──────── Available data ────────
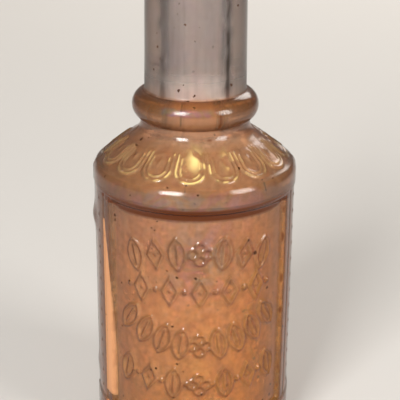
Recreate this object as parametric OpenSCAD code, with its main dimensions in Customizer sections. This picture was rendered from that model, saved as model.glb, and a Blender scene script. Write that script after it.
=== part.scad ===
// Antique moulded glass bottle with a tapered cork. Origin at the centre of the base, +Z up.

/* [Body] */
// Outside diameter of the base band and of the collar
body_d = 42; // [38:1:46]
// Height of the collar's lower edge above the base
collar_z = 57; // [55:0.5:59]
// Height of the straight part of the collar
collar_h = 2.9; // [2.5:0.1:4]
// Height of the band below the panels
base_band_h = 9.5; // [8:0.5:13]
// Thickness of the body wall behind the side strips
wall = 4; // [3:0.1:4.5]
// Thickness of the floor at the wall
floor_t = 5.5; // [5:0.1:7]
// Radius of the outer edge under the base
heel_r = 2; // [1:0.1:2.5]
// Height of the hollow under the base
push_up = 1.6; // [1:0.1:2]

/* [Panels] */
// Angle that each of the two sunk panels takes of the body
panel_angle = 121; // [121:1:124]
// Depth of a sunk panel below the collar
panel_depth = 1.1; // [0.5:0.1:1.4]
// Depth of the side strips below the collar
strip_depth = 0.2; // [0.1:0.1:0.4]
// Height of the sloped edge above and below a panel
panel_slope = 1.2; // [0.8:0.1:1.6]

/* [Shoulder] */
// Radius of the rounded edge above the collar
edge_r = 2.1; // [1.5:0.1:3]
// Slope of the shoulder
shoulder_angle = 37.6; // [36:0.1:39]
// Number of moulded petals round the shoulder
petals = 16; // [12:1:18]
// Turn of the petals from the front towards +X
petal_turn = -7; // [-11:1:11]
// How far a petal stands out of the shoulder
petal_h = 0.5; // [0.3:0.1:0.7]
// Radius of the ball that each petal is part of
petal_ball_r = 4; // [3.5:0.1:4.5]

/* [Neck] */
// Diameter of the neck's root, where it leaves the shoulder
root_d = 21.8; // [21.4:0.1:22.2]
// Height of the middle of the ring round the neck's root
ring_z = 73.2; // [73:0.1:74]
// Outside diameter of the ring
ring_d = 25.9; // [25.4:0.1:26.6]
// Thickness of the ring's round section
ring_t = 6.6; // [6:0.1:6.8]
// Diameter of the neck just above the ring
neck_d = 20.8; // [20:0.1:21.2]
// Diameter of the neck just below the lip
neck_top_d = 20.2; // [19.6:0.1:20.8]
// Diameter of the bore below the cork
bore_d = 9; // [8:0.1:10]

/* [Lip] */
// Outside diameter of the lip
lip_d = 26; // [25:0.1:28]
// Height of the lip
lip_h = 6; // [5:0.1:7]
// Radius of the lip's rounded edges
lip_r = 2; // [1:0.1:2.4]
// Height of the whole bottle without its cork
bottle_h = 111.5; // [108:0.5:116]

/* [Cork] */
// Depth of the cork in the neck
cork_in = 12; // [10:1:14]
// Height of the cork above the lip
cork_out = 6; // [4:1:8]
// Growth in radius for each millimetre up the cork
cork_taper = 0.045; // [0.03:0.005:0.06]
// Radial gap between the cork and the glass
cork_gap = 0.05; // [0.02:0.01:0.08]
// Size of the bevel on the cork's two rims
cork_bevel = 0.5; // [0.3:0.1:0.8]

/* [Hidden] */
$fn = 96;
cut = 1; // how far a cutting shape runs past the face it cuts
body_r = body_d / 2;
strip_r = body_r - strip_depth;
panel_r = body_r - panel_depth;
cavity_r = strip_r - wall;
cavity_edge_r = 2.5; // inside corner at the floor
bore_r = bore_d / 2;
edge_z = collar_z + collar_h;
// where the rounded edge runs into the slope, and where the slope meets the neck's root
slope_r = body_r - edge_r + edge_r * sin(shoulder_angle);
slope_z = edge_z + edge_r * cos(shoulder_angle);
root_z = slope_z + (slope_r - root_d / 2) * tan(shoulder_angle);
lip_z = bottle_h - lip_h;
cavity_top_z = collar_z + 2;
bore_z = root_z - 1; // the cavity's roof runs into the bore here
seat_z = bottle_h - cork_in - 1; // the bore starts to widen for the cork here
mouth_r = bore_r + cork_taper * (bottle_h - seat_z);
petal_r = slope_r - 3; // radius of the circle that the petals' middles lie on
petal_z = slope_z + (slope_r - petal_r) * tan(shoulder_angle);
petal_sink = petal_ball_r - petal_h;

// outline of the glass from the axis outwards, without the panels
module outside_outline() {
    polygon([
        [0, 0], [body_r - heel_r, 0], [body_r, heel_r], [body_r, base_band_h],
        [strip_r, base_band_h + strip_depth], [strip_r, collar_z - strip_depth],
        [body_r, collar_z], [body_r, edge_z], [slope_r, slope_z],
        [root_d / 2, root_z], [neck_d / 2, ring_z],
        [neck_top_d / 2, lip_z], [neck_top_d / 2, bottle_h], [0, bottle_h]
    ]);
    translate([body_r - heel_r, heel_r]) circle(r = heel_r);
    translate([body_r - edge_r, edge_z]) circle(r = edge_r);
    translate([ring_d / 2 - ring_t / 2, ring_z]) circle(d = ring_t);
    lip_outline();
}

module lip_outline() {
    translate([0, lip_z]) square([lip_d / 2 - lip_r, lip_h]);
    translate([0, lip_z + lip_r]) square([lip_d / 2, lip_h - 2 * lip_r]);
    for (z = [lip_z + lip_r, bottle_h - lip_r])
        translate([lip_d / 2 - lip_r, z]) circle(r = lip_r);
}

// outline of the hollow inside: the body, the bore and the widened mouth
module inside_outline() {
    polygon([
        [0, floor_t], [cavity_r - cavity_edge_r, floor_t], [cavity_r, floor_t + cavity_edge_r],
        [cavity_r, cavity_top_z], [bore_r, bore_z], [bore_r, seat_z],
        [mouth_r, bottle_h], [mouth_r, bottle_h + cut], [0, bottle_h + cut]
    ]);
    translate([cavity_r - cavity_edge_r, floor_t + cavity_edge_r]) circle(r = cavity_edge_r);
}

// space taken out of the body's wall for one sunk panel, centred on an angle
module panel_space(middle) {
    low = base_band_h;
    high = collar_z;
    rotate([0, 0, middle - panel_angle / 2])
        rotate_extrude(angle = panel_angle)
            polygon([
                [panel_r, low + panel_slope], [body_r, low], [body_r + cut, low],
                [body_r + cut, high], [body_r, high], [panel_r, high - panel_slope]
            ]);
}

// low round petals on the slope of the shoulder
module petal_ring() {
    for (i = [0 : petals - 1])
        rotate([0, 0, petal_turn + i * 360 / petals])
            translate([0, -petal_r + petal_sink * sin(shoulder_angle), petal_z - petal_sink * cos(shoulder_angle)])
                sphere(r = petal_ball_r);
}

// shallow dome under the base, which leaves a flat ring to stand on
module push_up_space() {
    ball_r = 60;
    translate([0, 0, push_up - ball_r]) sphere(r = ball_r);
}

module glass_bottle() {
    color("peachpuff", 0.6)
        difference() {
            union() {
                rotate_extrude() outside_outline();
                petal_ring();
            }
            rotate_extrude() inside_outline();
            panel_space(-90);
            panel_space(90);
            push_up_space();
        }
}

// tapered cork at the bore's own taper, a hair thinner, with both rims bevelled
module cork_stopper() {
    low = bottle_h - cork_in;
    high = bottle_h + cork_out;
    low_r = bore_r + cork_taper * (low - seat_z) - cork_gap;
    high_r = low_r + cork_taper * (high - low);
    color("tan")
        rotate_extrude()
            polygon([
                [0, low], [low_r - cork_bevel, low], [low_r, low + cork_bevel],
                [high_r, high - cork_bevel], [high_r - cork_bevel, high], [0, high]
            ]);
}

glass_bottle();
cork_stopper();
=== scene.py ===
import math
from types import SimpleNamespace

import bmesh
import bpy
import numpy as np
from mathutils import Matrix, Vector, noise


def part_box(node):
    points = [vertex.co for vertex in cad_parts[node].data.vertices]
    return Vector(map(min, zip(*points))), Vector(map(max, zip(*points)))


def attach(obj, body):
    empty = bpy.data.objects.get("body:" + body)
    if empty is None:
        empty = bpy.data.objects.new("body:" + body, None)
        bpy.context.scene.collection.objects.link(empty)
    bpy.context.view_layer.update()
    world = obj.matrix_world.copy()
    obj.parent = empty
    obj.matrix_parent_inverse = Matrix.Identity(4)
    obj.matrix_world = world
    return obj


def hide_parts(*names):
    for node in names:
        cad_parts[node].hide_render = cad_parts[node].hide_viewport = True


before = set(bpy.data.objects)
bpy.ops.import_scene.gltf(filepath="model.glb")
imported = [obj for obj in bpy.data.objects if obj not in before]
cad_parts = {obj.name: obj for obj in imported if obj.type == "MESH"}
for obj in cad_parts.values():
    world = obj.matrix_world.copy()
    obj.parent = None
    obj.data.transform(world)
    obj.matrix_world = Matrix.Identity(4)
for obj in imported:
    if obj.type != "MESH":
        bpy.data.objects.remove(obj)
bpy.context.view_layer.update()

mm = 0.001
glassLow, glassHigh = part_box("glass_bottle")
corkLow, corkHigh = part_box("cork_stopper")
bodyR = (glassHigh[0] - glassLow[0]) / 2
rimZ = glassHigh[2]  # top of the lip
print("frame loaded, body radius %.1f mm, rim at %.1f mm" % (bodyR / mm, rimZ / mm))


# small helpers for shapes

def arcPoints(centre, radius, start, end, count):
    angles = [math.radians(start + (end - start) * i / count) for i in range(count + 1)]
    return [(centre[0] + radius * math.cos(a), centre[1] + radius * math.sin(a)) for a in angles]


def linePoints(start, end, spacing):
    # the points after start, so that lines and arcs can be strung together
    count = max(1, round(math.dist(start, end) / spacing))
    return [(start[0] + (end[0] - start[0]) * i / count, start[1] + (end[1] - start[1]) * i / count)
            for i in range(1, count + 1)]


def smoothStep(values, low, high):
    t = np.clip((values - low) / (high - low), 0, 1)
    return t * t * (3 - 2 * t)


def smoothFall(values, low, high):
    return smoothStep(-values, -high, -low)


def between(values, low, high, soft):
    return smoothStep(values, low - soft, low + soft) * smoothFall(values, high - soft, high + soft)


def ridge(distance, width):
    return np.exp(-(distance / width) ** 2)


def noiseAt(points, grain):
    # grain is the size of one wave along X, Y and Z
    return np.array([noise.noise(Vector(p)) for p in points / np.array(grain)])


def turned(outline, steps):
    # an outline of (radius, height) spun about the Z axis
    bm = bmesh.new()
    verts = [bm.verts.new((r, 0, z)) for r, z in outline]
    edges = [bm.edges.new(pair) for pair in zip(verts, verts[1:])]
    bmesh.ops.spin(bm, geom=verts + edges, cent=(0, 0, 0), axis=(0, 0, 1),
                   angle=2 * math.pi, steps=steps, use_merge=True)
    bmesh.ops.remove_doubles(bm, verts=bm.verts, dist=1e-6)
    bmesh.ops.recalc_face_normals(bm, faces=bm.faces)
    return bm


def finished(bm, name, material):
    mesh = bpy.data.meshes.new(name)
    bm.to_mesh(mesh)
    bm.free()
    mesh.shade_smooth()
    mesh.materials.append(material)
    obj = bpy.data.objects.new(name, mesh)
    bpy.context.collection.objects.link(obj)
    return obj


# small helpers for materials

def hexColour(text):
    parts = [int(text[i:i + 2], 16) / 255 for i in (1, 3, 5)]
    return tuple(c / 12.92 if c <= 0.04045 else ((c + 0.055) / 1.055) ** 2.4 for c in parts) + (1,)


def addNode(tree, kind, inputs=None, stops=None, **settings):
    node = tree.nodes.new(kind)
    for key, value in settings.items():
        setattr(node, key, value)
    for key, value in (inputs or {}).items():
        if isinstance(value, bpy.types.NodeSocket):
            tree.links.new(value, node.inputs[key])
        else:
            node.inputs[key].default_value = value
    if stops:
        ramp = node.color_ramp
        while len(ramp.elements) < len(stops):
            ramp.elements.new(1)
        for element, (place, colour) in zip(ramp.elements, stops):
            element.position = place
            element.color = hexColour(colour)
    return node


def spanInputs(span):
    # a map range node's inputs: from low, from high, to low, to high
    return dict(enumerate(span, 1))


def newMaterial(name):
    material = bpy.data.materials.new(name)
    material.use_nodes = True
    material.node_tree.nodes.clear()
    return material, material.node_tree


# the bottle's outline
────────
**Exercise instructions:**
Beginning at the top of the data, please return every line until and including the line containing "panel_slope = 1.2; // [0.8:0.1:1.6]", copied exactly, and nothing past it.

**Answer in full:**
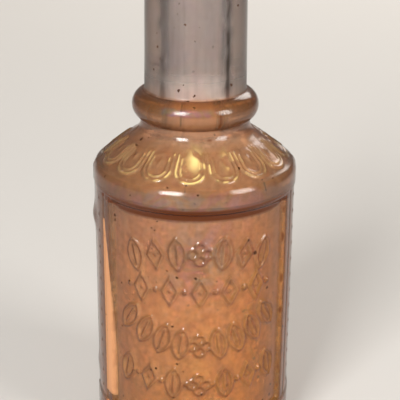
Recreate this object as parametric OpenSCAD code, with its main dimensions in Customizer sections. This picture was rendered from that model, saved as model.glb, and a Blender scene script. Write that script after it.
=== part.scad ===
// Antique moulded glass bottle with a tapered cork. Origin at the centre of the base, +Z up.

/* [Body] */
// Outside diameter of the base band and of the collar
body_d = 42; // [38:1:46]
// Height of the collar's lower edge above the base
collar_z = 57; // [55:0.5:59]
// Height of the straight part of the collar
collar_h = 2.9; // [2.5:0.1:4]
// Height of the band below the panels
base_band_h = 9.5; // [8:0.5:13]
// Thickness of the body wall behind the side strips
wall = 4; // [3:0.1:4.5]
// Thickness of the floor at the wall
floor_t = 5.5; // [5:0.1:7]
// Radius of the outer edge under the base
heel_r = 2; // [1:0.1:2.5]
// Height of the hollow under the base
push_up = 1.6; // [1:0.1:2]

/* [Panels] */
// Angle that each of the two sunk panels takes of the body
panel_angle = 121; // [121:1:124]
// Depth of a sunk panel below the collar
panel_depth = 1.1; // [0.5:0.1:1.4]
// Depth of the side strips below the collar
strip_depth = 0.2; // [0.1:0.1:0.4]
// Height of the sloped edge above and below a panel
panel_slope = 1.2; // [0.8:0.1:1.6]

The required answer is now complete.